Brewing Biluochun is a ceremony of restraint. Its downy surface releases tannins faster than flat teas, so water must never scald. The classic Jiangsu method uses a tall glass of 200 ml, 4 g of leaf, and 75 °C water poured along the wall to avoid showering the curls. The first infusion, twenty seconds, is called “awakening the snail”; the leaf unfurls in slow motion, exhaling a fragrance that carries top notes of lychee and white peach. Second infusion at forty seconds deepens into nectarine and sweet pea; third at one minute reveals a marine minerality reminiscent of sea-spray on limestone. Fourth and fifth infusions, stretched to two minutes each, taper into a clean bamboo finish. A superior lot will deliver seven enjoyable steeps, though the fifth onward should be sipped primarily for texture rather than aroma. Professional cuppers use a gaiwan with 3 g and 90 °C water for only five seconds, searching for flaws: red edges, bake marks, or grassy harshness that betray rushed craft.

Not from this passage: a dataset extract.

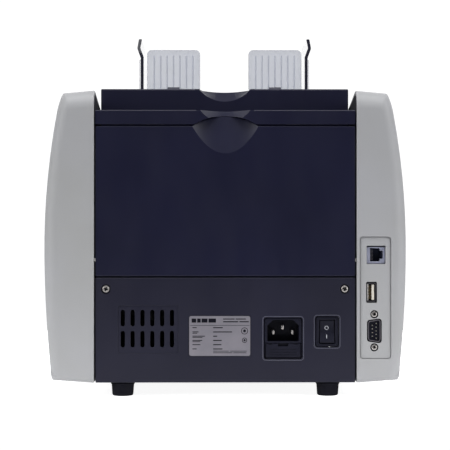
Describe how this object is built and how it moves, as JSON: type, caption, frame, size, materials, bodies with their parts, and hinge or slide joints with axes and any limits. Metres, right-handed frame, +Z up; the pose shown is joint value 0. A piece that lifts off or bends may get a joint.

Tasting notes follow a lexicon borrowed from fruit and flowers. A top-grade Dongting Biluochun presents a “golden ring” of liquor—an orange-yellow halo at the meniscus that signals high amino acids. On the palate it enters soft as butter, then ignites into a sparkling acidity akin to Riesling. The aftertaste, or “hui gan,” arrives thirty seconds later, lifting the back palate with a cooling menthol breeze. Second-grade teas trade complexity for strength, showing more chestnut and green pepper. Inferior copies from Sichuan or Guizhou, often sold under the same name, give a flat spinach broth and bitter tail because they are machine-rolled and oven-dried. To guard against fraud, buyers should look for snail-shaped curls that are dark jade rather than grassy green, and that emit a dry aroma of peach skin even at room temperature.
Storage is the invisible half of quality. Because Biluochun retains only 3–5 % moisture, it behaves like a sponge for ambient odors. Traditionally villagers buried it in lime-lined earthen jars sealed with cotton paper and wax. Modern collectors prefer vacuum-sealed foil bags flushed with nitrogen, then refrigerated at 2–4 °C. Once opened, the tea must be allowed to warm to room temperature inside the unbroken pouch to prevent condensation on the leaf. Even five minutes of exposure to humid kitchen air can flatten the bouquet for good.
Pairing the tea with food is an art still being written. In Suzhou restaurants it accompanies river shrimps sautéed with Longjing, yet locals also pour it alongside sweet osmanthus cakes so the floral layers echo. French sommeliers have experimented with goat-cheese salads, finding that the tea’s peach note bridges the cheese’s acidity and the vinaigrette. Chocolate is trickier; anything above 70 % cacao overwhelms the brew, but a 55 % Madagascar single-origin reveals hidden coconut nuances.
Beyond the cup, Biluochun has become a cultural emblem. Every April the city of Suzhou hosts the “Snail Spring Festival” where tea maestros perform blindfolded infusions, and scholars recite Tang poems comparing the leaf to “jade eyebrows of mountain nymphs.” Environmentalists lobby to keep the hills free of tourist hotels, arguing that the tea’s terroir depends on the lake-generated microclimate and the pollinating insects that thrive only in mixed citrus-tea groves. Climate change now threatens the delicate balance: warmer winters coax buds earlier, shortening the plucking window and reducing amino-acid density. Farmers respond by planting shade nets and breeding slower-sprouting clonal varieties, but purists insist the original seed-grown bushes of Dongting East Mountain alone can yield the true imperial fragrance.
To hold a gram of Biluochun is to cradle centuries of Chinese reverence for subtlety. It is a tea that does not shout; it whispers, then vanishes, leaving the drinker with the uncanny sense of having tasted spring itself at the moment it exhales.